The safe bet is that there is going to be some kind of giant explosion, but it’s one that won’t ever be meant to kill everyone. Maybe it’s an explosion that just kills evos? Maybe its an explosion that kills non-evos? Maybe it makes everyone an evo? There’s a lot of possibilities.
Maybe Tim Kring will make it boring and pointless with time travel? He loves doing that.
Have faith that it will all come down to Noah Bennet. He’ll go the wrong way for most of the series, he’ll be too careful, he’ll play it too safe but then someone will show him what he’s been missing. He’ll see. With that, he’ll rage his way though a big pile of supremely badass super beings with nothing but a gun and some determination and save everyone.
The show also looks like it wants to play on some of our fears about privacy (Molly Walker’s powers) and some of our exhaustion with the tech industry (Renautas’ “monetization” scheme). It’s crazy to think that as the first show ended we weren’t yet in the age of the Uber-but-for-mothers-in-law, but we weren’t. It still made sense then to fear corporations with boring sounding names that evoked laundry detergent, like Primatech. Companies with their own private agendas. This is a new world, where we’re learning to fear a new kind of titan of finance, with hopeful names that make no sense but sound hopeful, and evil agendas they pitch right out in the open as great for everyone.

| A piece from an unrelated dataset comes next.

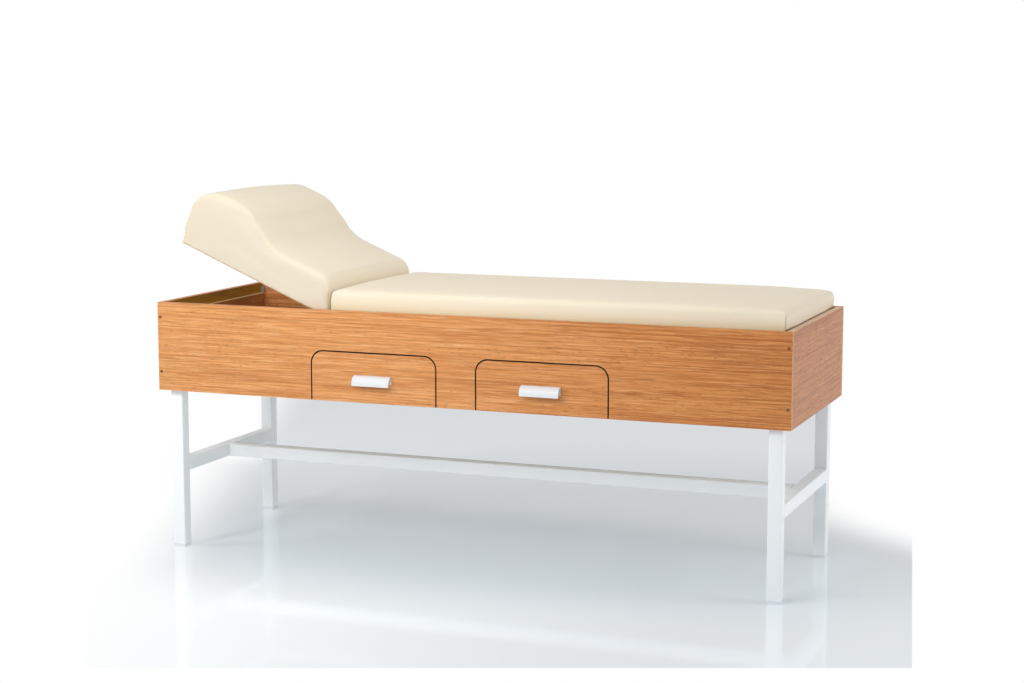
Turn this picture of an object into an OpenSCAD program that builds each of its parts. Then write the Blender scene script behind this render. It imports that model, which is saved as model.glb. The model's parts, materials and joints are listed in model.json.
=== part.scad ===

The big question, really, is how the company intends to monetize evos. It seems fairly easy, one might think, to turn a profit if you could read minds, for example. That’s too simple, though. This show takes place in a silicon valley future. One guy doesn’t profit off of mind reading; you find a way to scale it.
Still, this is a Tim Kring show. It will be morally convoluted. They set that up in the episode’s big climax, when Noah Bennet learns of Renautas’s big plan from a dying former coworker, named “Stephens.”
“We figured out a way to monetize the evos,” he tells Noah, as he chokes on his own blood after getting shot by Luke Collins who’d been teleported into the old Primatech HQ by Robbie Kay’s Tommy Clarke.
“Monetize them to do what?” Noah asks.
Stephens answers, with his final breath, “Save the world.”